E com isso não se diz do templo feito por mãos humanas, mas para o aprisco de onde ele, Jesus, é o nosso Pastor (Salmo 23). Essa é a carreira proposta da qual fala o texto: estar em Cristo. Servir a Cristo. Adorar a Cristo. Obedecer a Cristo. Mas para que consigamos chegar ao final dessa caminhada, precisamos nos livrar de dois sérios adversários: os embaraços, e o pecado, que tão de perto nos rodeia. São estes dois elementos os entraves para uma vida abençoada na presença de Deus.
Voltando ao simbolismo usado pelo autor, vejamos que ele se refere a correr, mas não simplesmente correr, mas correr com perseverança. Servir a Deus nunca, em tempo algum, foi tarefa fácil. Essa talvez seja uma das imagens mais deturpadas do cristianismo: que servir a Deus é um mar de rosas. Jesus jamais pregou essa mensagem, ao contrário, existem dezenas de passagens no Evangelho, onde ele e, posteriormente seus apóstolos, advertem das dificuldades em seguir o Rei dos Reis nessa terra. Uma mensagem que não torna o Evangelho algo atrativo para quem não quer abrir mão de nada que este mundo oferece, preferindo assim permanecer longe de Deus. O que a Bíblia deixa claro.
Tiago 4:4 “Adúlteros e adúlteras, não sabeis que a amizade com o mundo é inimizade com Deus? Portanto qualquer que quiser ser amigo do mundo, constituir-se-á inimigo de Deus”.
I João 2:15 “Não ameis o mundo, nem o que há no mundo. Se alguém ama o mundo, o amor do Pai não está nele”.
O primeiro obstáculo é nomeado como ‘embaraço’. Aquilo que impede, dificulta, atrapalha. Temos a figura de algo embaraçado como algo que não consegue progredir, fluir, inclusive associamos o termo ‘embaraçado’ como ‘enrolado’, ‘emaranhado’ ou ‘complicado’.
Os embaraços dessa vida são os agentes externos que tentam ou contribuem para nos manter afastados de Deus, como bem nos lembra Cristo na parábola do semeador, ao falar em Mateus 13:22 da semente que caiu entre os espinhos, que se tratam dos ‘cuidados deste mundo e da sedução das riquezas’, algo do que, aliás, Paulo já advertia seu principal obreiro, em I Timóteo 6:10, deixando bem nítido que a cobiça material e financeira é a causa, a essência de quase tudo de ruim que acontece na terra, desde as grandes guerras até os escândalos que surgem dentro das igrejas. Correr, como orienta o autor, se faz em duas etapas: correr certo no rumo certo. E é impossível correr certo embaraçado.
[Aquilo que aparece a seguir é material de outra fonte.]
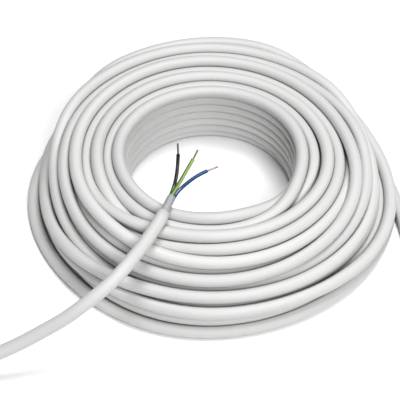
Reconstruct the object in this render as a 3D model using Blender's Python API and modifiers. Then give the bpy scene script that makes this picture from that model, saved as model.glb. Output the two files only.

Muitos até sabem qual o rumo certo, mas não conseguem se apressar porque estão carregados de coisas que impedem sua carreira. Estão sempre dando prioridades a coisas menores que a promessa que receberam de Cristo. Tentam correr mas estão presos ou sufocados pelas pressões do mundo, da família, do dinheiro. Estão, literalmente, embaraçados por coisas que acabam os afastando de Deus.
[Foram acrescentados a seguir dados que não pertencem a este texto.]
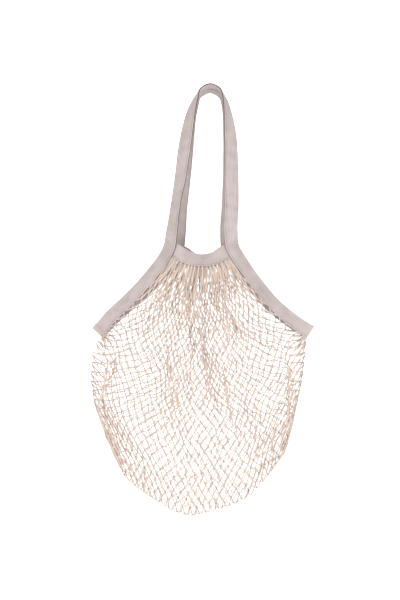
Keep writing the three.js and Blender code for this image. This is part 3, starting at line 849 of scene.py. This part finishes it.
# %% Shader helpers
class Value:
    """A socket that takes part in sums: + - * / ** on it add Math nodes."""

    def __init__(self, material, socket):
        self.material, self.socket = material, socket

    def maths(self, operation, *others):
        values = dict(enumerate((self, *others)))
        return self.material.node("ShaderNodeMath", {"operation": operation}, values)

    def __add__(self, other):
        return self.maths("ADD", other)

    def __sub__(self, other):
        return self.maths("SUBTRACT", other)

    def __mul__(self, other):
        return self.maths("MULTIPLY", other)

    def __truediv__(self, other):
        return self.maths("DIVIDE", other)

    def __pow__(self, other):
        return self.maths("POWER", other)

    def __rsub__(self, other):
        return (self * -1) + other

    __radd__, __rmul__ = __add__, __mul__


class Finish:
    """A node material under construction."""

    def __init__(self, name):
        self.material = bpy.data.materials.new(name)
        self.material.use_nodes = True
        self.tree = self.material.node_tree
        self.tree.nodes.clear()

    def node(self, kind, settings=None, inputs=None, output=0):
        """A node of a type, with its settings made first and its sockets then filled or linked."""
        made = self.tree.nodes.new(kind)
        for key, value in (settings or {}).items():
            if key == "stops":
                ramp = made.color_ramp
                while len(ramp.elements) < len(value):
                    ramp.elements.new(0.5)
                for element, (place, colour) in zip(ramp.elements, value):
                    element.position = place
                    element.color = (*colour, 1)
            else:
                setattr(made, key, value)
        for key, value in (inputs or {}).items():
            socket = made.inputs[key]
            if isinstance(value, Value):
                self.tree.links.new(value.socket, socket)
            else:
                socket.default_value = value
        return Value(self, made.outputs[output])

    def surface(self, **inputs):
        """The shader of the finish, with its sockets named with spaces written as low lines."""
        named = {key.replace("_", " "): value for key, value in inputs.items()}
        shader = self.node("ShaderNodeBsdfPrincipled", None, named)
        out = self.tree.nodes.new("ShaderNodeOutputMaterial")
        self.tree.links.new(shader.socket, out.inputs["Surface"])
        return self.material


# %% Knitted cotton tape
def knitted_tape(name):
    """Pale ecru knitted cotton: chevron loops on ribs, fuzz, mottling; painted shade in rib valleys, loop gaps,
    seam, slit.
    """
    m = Finish(name)
    uv = m.node("ShaderNodeUVMap", {"uv_map": "UVMap"})
    split = m.node("ShaderNodeSeparateXYZ", None, {0: uv})
    along = split
    around = Value(m, split.socket.node.outputs[1])
    rib = (around / (TAPE_WIDTH / RIBS)).maths("PINGPONG", 0.5)
    # painted shade: a thin darker line along the seam's dip, for the shade in the groove the stitches draw in
    seam = (1 - (around - (TAPE_WIDTH - SEAM_INSET)).maths("ABSOLUTE") / (0.9 * MM)).maths("MAXIMUM", 0.0)
    # painted shade: deep in the slit between the tape's two layers the colour drops to the ramp's near-black
    # first stop
    slit = ((around - TAPE_WIDTH + 0.3 * MM) / (0.6 * MM)).maths("MAXIMUM", 0.0).maths("MINIMUM", 1.0)
    loops = (along / (2.3 * MM) + rib * 1.1).maths("FRACT")
    chevron = (loops * 2 - 1).maths("ABSOLUTE")
    chevron = 1 - chevron ** 2.0
    wale = (rib * 2) ** 0.6
    place = m.node("ShaderNodeTexCoord", None, None, output=3)
    fuzz = m.node("ShaderNodeTexNoise", None, {"Vector": place, "Scale": 1900.0, "Detail": 3.0})
    mottle = m.node("ShaderNodeTexNoise", None, {"Vector": place, "Scale": 55.0, "Detail": 4.0})
    knit = chevron * wale
    height = knit * 0.75 + fuzz * 0.35
    # colour index: fuzz and mottle are the cotton's own random tone; wale and knit are painted shade, darker in
    # the rib valleys and between the knit loops
    tone_and_shade = wale * 0.42 + knit * 0.2 + fuzz * 0.2 + mottle * 0.5 - seam * 0.25 - slit * 1.0 - 0.08
    # the near-black first stop is where the painted shade of the slit lands; the upper stops are the tape's
    # ecru
    colour = m.node("ShaderNodeValToRGB", {"stops": (
        (0.0, (0.09, 0.062, 0.050)),
        (0.25, (0.20, 0.160, 0.150)),
        (0.5, (0.365, 0.310, 0.298)),
        (0.85, (0.49, 0.425, 0.410)),
    )}, {0: tone_and_shade})
    bump = m.node("ShaderNodeBump", None, {"Strength": 0.55, "Distance": 0.0006, "Height": height})
    return m.surface(
        Base_Color=colour, Roughness=0.95, Normal=bump, Sheen_Weight=0.25, Sheen_Roughness=0.6,
        Specular_IOR_Level=0.2,
    )


# %% Twisted cotton string
def cotton_string(name):
    """Cream string: slanting plies as ridges round it, painted shade in their grooves, fuzz and slow tone
    changes.
    """
    m = Finish(name)
    uv = m.node("ShaderNodeUVMap", {"uv_map": "UVMap"})
    split = m.node("ShaderNodeSeparateXYZ", None, {0: uv})
    around = Value(m, split.socket.node.outputs[1])
    turn = math.pi * STRING_THICKNESS
    plies = (split / (1.6 * MM) + around / turn * 2).maths("FRACT")
    ridge = 1 - ((plies * 2 - 1).maths("ABSOLUTE")) ** 2.0
    place = m.node("ShaderNodeTexCoord", None, None, output=3)
    fuzz = m.node("ShaderNodeTexNoise", None, {"Vector": place, "Scale": 2300.0, "Detail": 2.0})
    mottle = m.node("ShaderNodeTexNoise", None, {"Vector": place, "Scale": 38.0, "Detail": 3.0})
    # painted shade: ridge darkens the grooves between the plies; fuzz and mottle are the string's own random
    # tone
    tone_and_shade = ridge * 0.35 + fuzz * 0.25 + mottle * 0.55
    colour = m.node("ShaderNodeValToRGB", {"stops": (
        (0.2, (0.33, 0.250, 0.210)),
        (0.5, (0.51, 0.405, 0.350)),
        (0.85, (0.63, 0.525, 0.465)),
    )}, {0: tone_and_shade})
    bump = m.node("ShaderNodeBump", None, {"Strength": 0.5, "Distance": 0.0004, "Height": ridge + fuzz * 0.4})
    return m.surface(
        Base_Color=colour, Roughness=0.9, Normal=bump, Sheen_Weight=0.2, Sheen_Roughness=0.6,
        Specular_IOR_Level=0.25,
    )


tape_finish = knitted_tape("knitted_tape")
string_finish = cotton_string("cotton_string")
for piece in (strap_loop, corner_lap, seam_thread, *rim_bands):
    piece.data.materials.append(tape_finish)
    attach(piece, "root")
for piece in net_pieces:
    piece.data.materials.append(string_finish)
    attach(piece, "root")
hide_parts("strap_loop")
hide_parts("front_rim_band")
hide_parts("back_rim_band")
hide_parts("net_body")
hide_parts("net_body")

# %% [markdown]
# ## The floor
# A pale sweep: a flat floor that bends up into a wall behind. It stands well below the bag, which hangs.

# %% Sweep
FLOOR_Z = -1.02


def sweep(width=8.0, front=-3.0, bend=1.6, radius=0.8, height=3.0):
    """A floor line that turns through a quarter circle into a wall, drawn out sideways."""
    angle = np.linspace(0, np.pi / 2, 24)
    y = np.concatenate([[front], bend + radius * np.sin(angle), [bend + radius]])
    z = np.concatenate([[0], radius * (1 - np.cos(angle)), [height]]) + FLOOR_Z
    x = np.array([-width / 2, width / 2])
    points = np.stack(np.broadcast_arrays(x[:, None], y, z), -1).reshape(-1, 3)
    n = len(y)
    k = np.arange(n - 1)
    faces = np.stack([k, k + n, k + n + 1, k + 1], -1)
    mesh = bpy.data.meshes.new("floor_sweep")
    mesh.from_pydata(points.tolist(), [], faces.tolist())
    mesh.polygons.foreach_set("use_smooth", np.ones(len(faces), bool))
    mesh.update()
    made = bpy.data.objects.new("floor_sweep", mesh)
    bpy.context.scene.collection.objects.link(made)
    return made


floor = sweep()
paper = Finish("white_paper")
floor.data.materials.append(paper.surface(
    Base_Color=(0.95, 0.95, 0.95, 1), Roughness=1.0, Emission_Color=(1, 1, 1, 1), Emission_Strength=0.75,
))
E temos ainda o pecado, que, segundo o autor, ‘tão de perto nos rodeia’, tentando nos fazer correr para o lugar errado. Não é a toa que um dos significados do termo seja “errar o alvo”, ou seja, muitos até correm bem, mas correm para o lugar errado. E por que fazem isso? Porque não dão mais importância à Palavra de Deus. E então tentam encontrar paz e felicidade nos lugares errados, quando o versículo 2 diz que devemos olhar somente para Jesus, o autor e consumador da nossa fé.
Muitos têm tratado sua vida em relação a Deus de forma morna. Alguns não passam de simples religiosos, que vêm à igreja como uma forma de ritual. Mas Deus quer cumprir sua promessa em nossas vidas. E tem pressa. Não é por acaso que ele diz em Apocalipse 22:12 “Eis que cedo venho!”.
Em tempos passados nos apressávamos em pecar. Hoje precisamos nos apressar em adorar a Deus. Em adora-lo. O tempo do fim se aproxima e não podemos desperdiçar nossos dias sendo dominados por coisas que em nada nos faça ajuntar tesouros no céu (Lucas 12:21, o rico insensato). Chega de fingimento, de desculpas, de deixa pra depois, Jesus disse “Mas vem a hora, e já chegou, em que os verdadeiros adoradores adorarão o Pai em espírito e em verdade, pois o Pai procura a tais que assim o adorem” (João 4:23).
Deus está a procura daqueles que tem pressa nele.